Le rapport, intitulé ‘‘Violence sexuelle à Port-au-Prince : une arme utilisée par les gangs pour répandre la peur’’, a été publié conjointement par le Bureau intégré des Nations Unies en Haïti et le Haut-Commissariat des Nations Unies aux droits de l’homme (HCDH).

« Les gangs utilisent la violence sexuelle pour semer la peur et le nombre de cas augmente malheureusement de jour en jour à mesure que la crise humanitaire et des droits de l’homme en Haïti s’aggrave », a déclaré Nada Al-Nashif, Haute-Commissaire des Nations Unies aux droits de l’homme par intérim.

« Les témoignages horribles des victimes soulignent l’impératif d’une action urgente pour mettre fin à ces comportements immoraux, veiller à ce que les responsables répondent de leurs actes et que les victimes reçoivent de l’aide ».

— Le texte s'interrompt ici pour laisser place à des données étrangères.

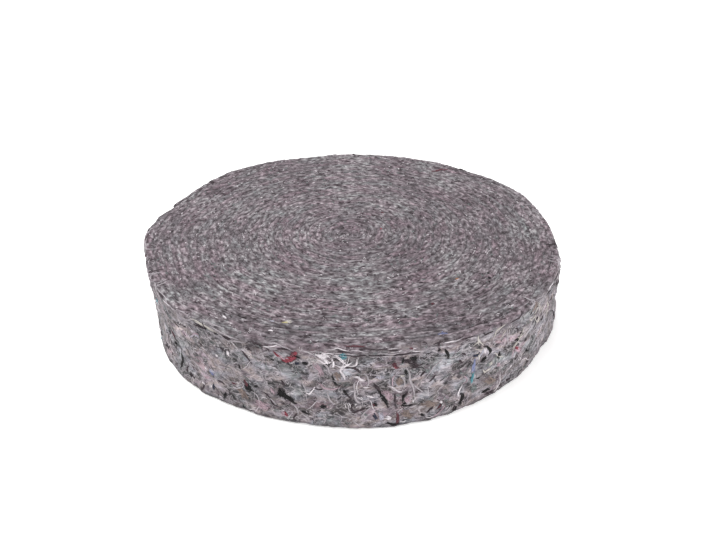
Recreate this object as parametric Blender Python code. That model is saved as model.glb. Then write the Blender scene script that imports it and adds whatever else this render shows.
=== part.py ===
"""Roll of felt strip, wound on itself and lying flat.

A strip of thick felt, 50 mm wide, is wound into a flat roll with no core. The wound form is one solid:
a spiral of turns whose cut edges stand as low crowns on the upper face, an outer wall that bulges and
leans unevenly, and the end of the last turn, pressed thin and cut square.

Metres, +Z up. The origin is on the winding axis, on the surface that the roll lies on. Angles are
measured from +X, anticlockwise seen from above.
"""

import bisect
import math
from collections import namedtuple

import bmesh
import bpy

MILLIMETRE = 0.001

# The strip
STRIP_WIDTH = 0.050
TURN_PITCH = 0.0052
TURNS = 24
CORE_RADIUS = 0.0026
END_ANGLE = math.radians(161.5)

# The pressed end of the last turn
TAIL_LENGTH = 0.060
TAIL_THICKNESS = 0.0022

# The upper face: each turn is a groove and two shoulders, at these shares of its thickness
ROW_SHARES = (0.0, 0.24, 0.76)
ROWS_PER_TURN = len(ROW_SHARES)
ROWS = ROWS_PER_TURN * TURNS
COLUMNS = 60
GROOVE_DEPTH = 0.0014
RIM_DROP = 0.0012
RIM_INSET = 0.0009

# A groove is shallower where two turns have felted together: by how much, how many such places there
# are round a turn, and how far they move on from one turn to the next
GROOVE_FADE = 0.4
FADES_ROUND = 3
FADE_DRIFT = 1.7

# The middle of the roll lies a little low, over its first turns
CORE_DIP = 0.0006
DIP_TURNS = 4

# How far the outline stands out from the plain spiral, at the rim, halfway down the wall and at the
# foot. It is slack where the strip was wound loosely. The inner turns share it less and less.
Outline = namedtuple("Outline", "angle_deg rim_mm middle_mm foot_mm")
OUTLINE = (
    Outline(10, -0.6, -0.2, 1.4),
    Outline(28, 2.2, 0.2, 0.5),
    Outline(50, -0.2, -0.8, -0.8),
    Outline(64, 1.4, 0.4, -0.4),
    Outline(80, -0.2, -0.6, -0.8),
    Outline(94, 1.0, -0.6, -0.6),
    Outline(107, -0.6, -0.9, -1.2),
    Outline(120, 1.4, -0.3, -0.6),
    Outline(132, 1.0, -0.4, -0.6),
    Outline(146, -1.6, -1.4, -0.8),
    Outline(154, -1.6, -1.2, -1.0),
    Outline(162, 0.2, -0.6, -1.4),
    Outline(170, 3.6, 0.8, -1.5),
    Outline(179, 4.2, 1.0, -1.6),
    Outline(196, 1.2, -0.6, -1.8),
    Outline(218, 3.4, 1.4, 2.0),
    Outline(232, 0.8, 0.4, 2.4),
    Outline(248, 1.4, 0.0, 1.4),
    Outline(268, -0.6, -0.8, 1.8),
    Outline(286, -1.0, -0.4, 2.0),
    Outline(302, 1.1, 0.6, 0.2),
    Outline(314, 2.8, 1.2, -1.2),
    Outline(328, 1.6, 0.2, -1.2),
    Outline(343, -0.2, 0.2, 2.0),
    Outline(354, -1.4, 0.0, 3.0),
)
INWARD_POWER = 3

# Soft lumps of the wall
Lump = namedtuple("Lump", "waves_round waves_up height_mm start_deg")
LUMPS = (
    Lump(7, 0.5, 0.45, 20),
    Lump(11, 0.9, 0.35, 75),
    Lump(15, 1.3, 0.30, 140),
)

# How far the edge of the strip stands above or below its usual height, turn by turn
Lift = namedtuple("Lift", "turn lift_mm")
LIFTS = (
    Lift(1, -0.5),
    Lift(3, 0.3),
    Lift(6, -0.1),
    Lift(9, 0.25),
    Lift(12, -0.2),
    Lift(16, 0.2),
    Lift(20, -0.15),
    Lift(23, 0.2),
    Lift(25, 0.0),
)

# Slow tilt of the whole upper face, in waves round it
Tilt = namedtuple("Tilt", "waves height_mm start_deg")
TILTS = (
    Tilt(1, 0.4, 205),
    Tilt(2, 0.4, 60),
    Tilt(3, 0.3, 130),
)

# The levels of the wall below the rim, and how far the strip's rounded edges pull it in there
Level = namedtuple("Level", "height_share inset_mm")
LEVELS = (
    Level(0.935, 0.10),
    Level(0.80, 0.0),
    Level(0.65, 0.0),
    Level(0.50, 0.0),
    Level(0.35, 0.0),
    Level(0.20, 0.0),
    Level(0.09, 0.0),
    Level(0.03, 0.35),
    Level(0.0, 1.20),
)

FELT_COLOUR = (0.242, 0.209, 0.231, 1.0)
FELT_ROUGHNESS = 0.95
SHARP_ANGLE = math.radians(35)
MERGE_DISTANCE = 0.00001


def clear_scene():
    for thing in list(bpy.data.objects):
        bpy.data.objects.remove(thing, do_unlink=True)


def smooth_step(share):
    share = min(max(share, 0.0), 1.0)
    return share * share * (3 - 2 * share)


def blend(low, high, share):
    return low + (high - low) * smooth_step(share)


def outline_row(angle):
    """The outline's rim, middle and foot at an angle, between the two rows on its sides."""
    degrees = math.degrees(angle) % 360
    after = bisect.bisect_right([row.angle_deg for row in OUTLINE], degrees)
    low, high = OUTLINE[after - 1], OUTLINE[after % len(OUTLINE)]
    span = (high.angle_deg - low.angle_deg) % 360
    share = ((degrees - low.angle_deg) % 360) / span
    return Outline(degrees, *(blend(a, b, share) for a, b in zip(low[1:], high[1:])))


def outline_offset(angle, height_share):
    """How far the wall stands out at this angle and height."""
    row = outline_row(angle)
    if height_share > 0.5:
        offset = blend(row.middle_mm, row.rim_mm, 2 * height_share - 1)
    else:
        offset = blend(row.foot_mm, row.middle_mm, 2 * height_share)
    for lump in LUMPS:
        up = math.cos(math.tau * lump.waves_up * height_share + lump.waves_round)
        round_it = math.sin(lump.waves_round * angle + math.radians(lump.start_deg))
        offset += lump.height_mm * up * round_it
    return offset * MILLIMETRE


def turn_lift(turn):
    """How far the strip's edge stands up at this turn, between the two rows on its sides."""
    after = bisect.bisect_right([row.turn for row in LIFTS], turn)
    if after == 0 or after == len(LIFTS):
        return LIFTS[min(after, len(LIFTS) - 1)].lift_mm
    low, high = LIFTS[after - 1], LIFTS[after]
    return blend(low.lift_mm, high.lift_mm, (turn - low.turn) / (high.turn - low.turn))


def turn_number(row, turned):
    """How many turns lie inside a row, where this share of a full turn has gone round."""
    return row // ROWS_PER_TURN + ROW_SHARES[row % ROWS_PER_TURN] + turned


def spiral_radius(row, turned):
    return CORE_RADIUS + TURN_PITCH * turn_number(row, turned)


def tail_share(row, turned):
    """How thick the last turn is here, as a share of the others. It thins towards the cut end."""
    if row <= ROWS - ROWS_PER_TURN:
        return 1.0
    to_end = (1 - turned) * math.tau * spiral_radius(ROWS, turned)
    return blend(TAIL_THICKNESS / TURN_PITCH, 1.0, to_end / TAIL_LENGTH)


def edge_height(row, turned, angle):
    """The height of the upper face at this row and angle."""
    turn = turn_number(row, turned)
    lift = turn_lift(turn)
    for tilt in TILTS:
        wave = math.sin(tilt.waves * (angle - math.radians(tilt.start_deg)))
        lift += tilt.height_mm * wave * turn / TURNS
    height = STRIP_WIDTH + lift * MILLIMETRE - blend(CORE_DIP, 0.0, turn / DIP_TURNS)
    if row == ROWS:
        return height - RIM_DROP
    if row % ROWS_PER_TURN == 0:
        felted = 0.5 + 0.5 * math.sin(FADES_ROUND * angle + FADE_DRIFT * turn)
        height -= GROOVE_DEPTH * (1 - GROOVE_FADE * felted)
    return height


def spiral_place(row, turned):
    """Where a point of the upper face lies."""
    angle = END_ANGLE + math.tau * turned
    radius = spiral_radius(row, turned)
    groove = spiral_radius(ROWS - ROWS_PER_TURN, turned)
    radius = min(radius, groove) + max(radius - groove, 0.0) * tail_share(row, turned)
    reach = min(radius / spiral_radius(ROWS, turned), 1.0) ** INWARD_POWER
    radius += outline_offset(angle, 1.0) * reach
    if row == ROWS:
        radius -= RIM_INSET
    height = edge_height(row, turned, angle)
    return radius * math.cos(angle), radius * math.sin(angle), height


def wind_upper_face(bm):
    """The upper face, as a grid wound into a spiral whose neighbouring turns share their groove."""
    bmesh.ops.create_grid(bm, x_segments=COLUMNS, y_segments=ROWS, size=1)
    for vert in bm.verts:
        turned = round((vert.co.x + 1) / 2 * COLUMNS) / COLUMNS
        row = round((vert.co.y + 1) / 2 * ROWS)
        if turned == 0 and row >= ROWS_PER_TURN:
            turned = 1
            row -= ROWS_PER_TURN
        vert.co = spiral_place(row, turned)
    bmesh.ops.remove_doubles(bm, verts=bm.verts, dist=MERGE_DISTANCE)


def free_edges(bm):
    """The edges round the middle of the upper face, and those round its outside."""
    free = [edge for edge in bm.edges if edge.is_boundary]
    halfway = spiral_radius(ROWS, 0) / 2
    inner = [e for e in free if e.verts[0].co.to_2d().length < halfway]
    outer = [e for e in free if e.verts[0].co.to_2d().length >= halfway]
    return inner, outer


def close_middle(bm, inner):
    """The first fold of the strip, as a low crown over the middle."""
    face = bmesh.ops.edgeloop_fill(bm, edges=inner)["faces"][0]
    centre = bmesh.ops.poke(bm, faces=[face])["verts"][0]
    centre.co.z = STRIP_WIDTH - CORE_DIP


def drop_wall(bm, outer):
    """The outer wall with the strip's cut end, level by level from the rim to the foot."""
    share_above = 1.0
    inset_above = RIM_INSET
    edges = outer
    for level in LEVELS:
        made = bmesh.ops.extrude_edge_only(bm, edges=edges)["geom"]
        edges = [part for part in made if isinstance(part, bmesh.types.BMEdge)]
        inset = level.inset_mm * MILLIMETRE
        for vert in (part for part in made if isinstance(part, bmesh.types.BMVert)):
            angle = math.atan2(vert.co.y, vert.co.x)
            out = outline_offset(angle, level.height_share)
            out += inset_above - inset - outline_offset(angle, share_above)
            vert.co.x += out * math.cos(angle)
            vert.co.y += out * math.sin(angle)
            vert.co.z = STRIP_WIDTH * level.height_share
        share_above = level.height_share
        inset_above = inset
    bmesh.ops.edgeloop_fill(bm, edges=edges)


def felt_material():
    material = bpy.data.materials.new("grey_recycled_felt")
    material.use_nodes = True
    shader = material.node_tree.nodes["Principled BSDF"]
    shader.inputs["Base Color"].default_value = FELT_COLOUR
    shader.inputs["Roughness"].default_value = FELT_ROUGHNESS
    shader.inputs["Metallic"].default_value = 0.0
    return material


def felt_roll(collection):
    bm = bmesh.new()
    wind_upper_face(bm)
    inner, outer = free_edges(bm)
    close_middle(bm, inner)
    drop_wall(bm, outer)
    bmesh.ops.recalc_face_normals(bm, faces=bm.faces)
    mesh = bpy.data.meshes.new("felt_roll")
    bm.to_mesh(mesh)
    bm.free()
    mesh.shade_smooth()
    mesh.set_sharp_from_angle(angle=SHARP_ANGLE)
    mesh.materials.append(felt_material())
    roll = bpy.data.objects.new("felt_roll", mesh)
    collection.objects.link(roll)


def main():
    clear_scene()
    collection = bpy.data.collections.new("felt_roll")
    bpy.context.scene.collection.children.link(collection)
    felt_roll(collection)


main()
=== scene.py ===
"""Roll of grey recycled felt, lying flat on its cut edges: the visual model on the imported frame.

A strip of needled felt is wound on itself with no core. Its turns are one piece, its last turn with the
pressed, cut end is another, and torn fibres, threads and caught scraps lie on both. Metres, +Z up, the
origin on the winding axis. Angles run anticlockwise from +X, seen from above.
"""

import logging
import math
import random
from collections.abc import Callable, Iterable, Sequence
from dataclasses import dataclass
from enum import Enum

import bmesh
import bpy
import numpy as np
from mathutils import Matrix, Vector, noise
from mathutils.bvhtree import BVHTree


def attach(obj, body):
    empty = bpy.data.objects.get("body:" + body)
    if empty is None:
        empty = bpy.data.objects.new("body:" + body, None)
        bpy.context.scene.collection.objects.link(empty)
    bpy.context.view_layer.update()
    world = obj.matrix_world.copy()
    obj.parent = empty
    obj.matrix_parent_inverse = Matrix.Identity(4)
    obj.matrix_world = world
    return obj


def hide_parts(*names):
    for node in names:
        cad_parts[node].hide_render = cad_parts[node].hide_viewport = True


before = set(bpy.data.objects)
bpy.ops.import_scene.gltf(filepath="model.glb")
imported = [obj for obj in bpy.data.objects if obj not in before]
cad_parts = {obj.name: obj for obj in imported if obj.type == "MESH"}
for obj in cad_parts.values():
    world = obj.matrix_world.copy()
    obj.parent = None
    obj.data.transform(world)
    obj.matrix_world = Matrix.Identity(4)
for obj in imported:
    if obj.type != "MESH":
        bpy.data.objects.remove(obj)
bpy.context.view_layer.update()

MM = 0.001
BODY = "root"
NODE = "felt_roll"
MERGE_DISTANCE = 0.00001
SHARP_ANGLE = math.radians(65)
THREAD_SHARP_ANGLE = math.radians(150)
LOG = logging.getLogger("felt_roll")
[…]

Le rapport recense minutieusement les crimes sexuels perpétrés contre des femmes, des filles et des garçons de tous âges, ainsi que, dans une moindre mesure, des hommes, par des gangs qui cherchent à étendre leurs zones d’influence par des guerres de territoires. Des personnes LGBTI+ ont également été ciblées.

Les gangs armés utilisent le viol et les viols collectifs pour répandre la peur, punir, subjuguer et infliger des souffrances aux populations locales. Considérés comme des objets sexuels, les femmes, les filles, et parfois des hommes, sont également contraints de devenir les « partenaires » des éléments armés dans les fiefs des gangs. Refuser de telles faveurs sexuelles peut entraîner des représailles, notamment des meurtres et des incendies criminels.

Le rapport souligne en outre que les violences sexuelles s’accompagnent d’enlèvements et de séquestrations, durant lesquels certaines femmes et filles sont violées à de multiples reprises, par un ou plusieurs ravisseurs armés, parfois pendant plusieurs jours, voire plusieurs semaines. Les ravisseurs utilisent même parfois des vidéos des viols pour obliger les familles des victimes à payer les rançons.